If you don’t have a good original idea, my advice is simple: don’t become an entrepreneur. And if you do, give up everything else and be just that, an entrepreneur.
We have taken practically no public money, and we focused on this entirely. Not on 10 different startup ideas. What has been great compared to being a startup in, say, Silicon Valley is that we were not distracted. We have focused for a full year on developing something truly amazing and production-quality, instead of a quick website or an app trying to attract VC money first. We took the risk because we believed this was the right direction.

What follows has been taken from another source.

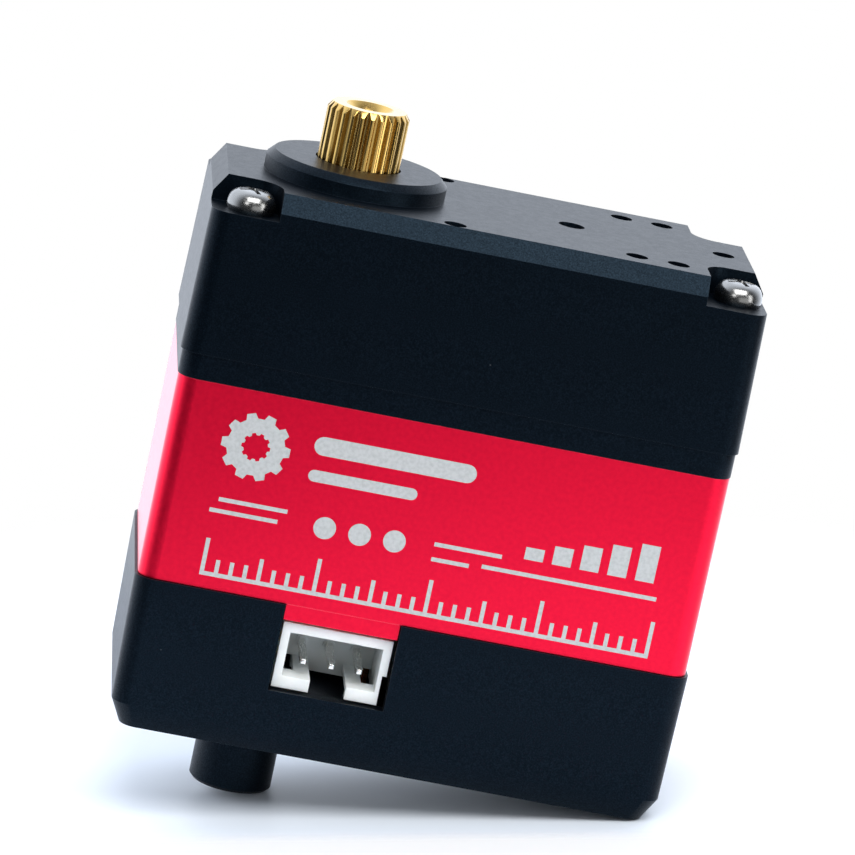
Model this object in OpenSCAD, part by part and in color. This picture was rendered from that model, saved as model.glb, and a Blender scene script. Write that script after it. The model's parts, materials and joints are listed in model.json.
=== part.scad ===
// Digital servo actuator: a geared motor in a layered case, with a splined output shaft on
// top and a plain idler boss below it on the same axis, so that a bracket can grip both ends.
// The origin is on the output axis, level with the underside of the case. +Z runs up the
// output shaft and +X runs along the case to its far end.

/* [Case] */
// Length of the case
case_length = 40; // [40:0.5:44]
// Width of the case
case_width = 20; // [20:0.25:21]
// Distance from the near end to the output axis
axis_inset = 10.2; // [10:0.1:10.6]
// Radius of the upright corners
corner_r = 1.5; // [1:0.25:2]
// Draft of the two plastic end pieces, in degrees
draft = 1; // [0:0.25:1.25]
// Wall thickness of the shells
wall = 1.2; // [1.1:0.05:1.3]

/* [Layers] */
// Height of the bottom case
base_h = 11.13; // [11:0.01:11.2]
// Height of the aluminium shell
shell_h = 14.71; // [14.6:0.01:14.8]
// Height of the gear plate
plate_h = 1.83; // [1.7:0.01:2]
// Height of the top case
top_h = 12.13; // [12:0.01:12.3]
// Step in from the case to the aluminium shell
shell_step = 0.2; // [0.1:0.05:0.3]
// Step in from the case to the gear plate
plate_step = 0.15; // [0.1:0.05:0.2]

/* [Output] */
// Outside diameter of the spline
spline_d = 5.93; // [5.85:0.01:5.96]
// Number of spline teeth
spline_teeth = 25; // [23:1:25]
// Length of the spline above the ring
spline_l = 4.12; // [3.6:0.01:4.6]
// Diameter of the ring round the shaft
ring_d = 13.04; // [12.8:0.02:13.2]
// Height of the ring
ring_h = 1.48; // [1.4:0.01:1.6]

/* [Idler boss] */
// Diameter of the boss
idler_d = 6; // [5.5:0.1:6]
// Length of the boss
idler_l = 5.24; // [4.5:0.01:5.5]

/* [Gears] */
// Teeth on every pinion
pinion_teeth = 10; // [10:1:10]
// Teeth on the first wheel, which the motor drives
wheel_teeth_1 = 50; // [48:1:50]
// Teeth on the second and third wheels
wheel_teeth_2 = 34; // [33:1:34]
// Teeth on the output gear
output_teeth = 29; // [29:1:29]

/* [Motor] */
// Diameter of the motor
motor_d = 16.4; // [16:0.1:16.4]

/* [Hidden] */

$fn = 64;
fine = 32;      // facets of the rounded case corners
slab = 0.01;    // thickness of the slices that a drafted block is stretched over
play = 0.05;    // radial clearance of a turning fit
spline_depth = 0.33;

// Layer heights
shell_z = base_h;
plate_z = shell_z + shell_h;
top_z = plate_z + plate_h;
case_h = top_z + top_h;
ring_z = case_h + ring_h;
tip_z = ring_z + spline_l;

// Plan of the case
x_near = -axis_inset;
x_far = case_length - axis_inset;
x_mid = (x_near + x_far) / 2;
half_w = case_width / 2;

// Edge chamfers of the end pieces: across, then up or down
edge_across = 0.87;
edge_top = 1.35;
edge_base = 1.8;

// Case screws and their pockets
screws = [[-7.3, 7.55], [-7.3, -7.55], [27.65, 6.45], [27.65, -6.45]];
screw_r = 0.8;
screw_head_r = 1.72;
screw_head_h = 1.56;
pocket_depth = 1.95;
near_pocket = [4.95, 4.2, 2];       // reach along and across, radius of the inner corner
far_pocket = [4.68, 5.35, 1.8];
post_r = 1.9;

// Threaded mounting holes in the top face
hole_r = 0.8;
hole_depth = 5;
face_holes = [[20, 6.8], [20, -6.8], [23, 6.8], [23, -6.8], [26.9, 0], [6.9, 8.15], [6.9, -8.15]];
dimple_at = [15.8, 0];

// Gear train: three compound gears on two pins, M drives A, A drives B, B drives A, A drives out
fine_m = 0.25;
mid_m = 0.35;
coarse_m = 0.5;
pressure = 22.5;
backlash = 0.16;    // in modules
addendum = [1, 0.9];    // pinion, then wheel
dedendum = 1.25;
d_motor = (pinion_teeth + wheel_teeth_1) * fine_m / 2;
d_pins = (pinion_teeth + wheel_teeth_2) * mid_m / 2;
d_output = (pinion_teeth + output_teeth) * coarse_m / 2;
a_y = 1.9;
b_y = -2.35;
pin_a = [sqrt(d_output * d_output - a_y * a_y), a_y];
pin_b = [pin_a[0] + sqrt(d_pins * d_pins - (a_y - b_y) * (a_y - b_y)), b_y];
motor_at = [pin_a[0] + sqrt(d_motor * d_motor - a_y * a_y), 0];
pin_r = 0.75;
pin_foot_z = plate_z + 0.66;
pin_top_z = 37.6;

// Floors of the gear layers
first_z = top_z + 0.43;
first_t = 1;
second_z = 29.4;
second_t = 1.4;
third_z = 31.1;
third_t = 1.6;
output_z = 33;
output_t = 3;
gear_gap = 0.1;     // end float between gears on one pin

// Inside of the top case
ceiling_z = 38.3;
pocket_floor_z = case_h - pocket_depth;
pocket_skin = 1.5;

// Bearings: bore radius, outside radius, width, floor
upper = [3, 5, 3, 36.6];
lower = [2, 4, 3, 24.9];
race_t = 0.62;
ball_play = 0.04;

// Motor
motor_r = motor_d / 2;
can_top_z = plate_z - 0.04;
motor_z = 3;
cap_t = 1.6;
can_z = motor_z + cap_t;
can_t = 0.6;
boss_r = 2.6;
boss_h = 0.3;
shaft_r = 0.75;

// Circuit board and its sockets
board_z = 9.75;
board_t = 1.2;
board = [-8.5, 8.4, 8.3];   // low x, high x, half width
socket_x = 4.76;
socket_w = 7.9;
socket_z = 4.92;
socket_h = 4.8;
socket_face = 9.25;
socket_depth = 7.4;
pin_pitch = 2;
pin_w = 0.5;
pin_z = 7;
opening = [0.62, 8.94, 4.75];  // low x, high x and floor of the case opening round the socket
tab_z = 9.95;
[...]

In order to have a slightly better chance of success, a new startup should look beyond the obvious and all the noise, anticipate and solve future problems, not tiny issues of today. Going down roads where everyone else went yesterday is a sure recipe for ending up as roadkill.
It would be very interesting to hear the President also mention Estonian startups that were started by a non-Estonian founder. Estonia needs to become more multicultural and accepting of diversity, to welcome the challenging of ideas and thinking globally. Sure, there are many Estonian startups that do that. But the national average needs to become more open to diversity. Promoting Estonian companies led by foreign citizens by the President would be a small gesture in this direction. We have been global from day one, but it would be a good gesture to the outside world that foreigners are welcome to contribute to this country.
Also, Estonia needs a 3D printing strategy and there is at least one company originating from Estonia that can help shape it.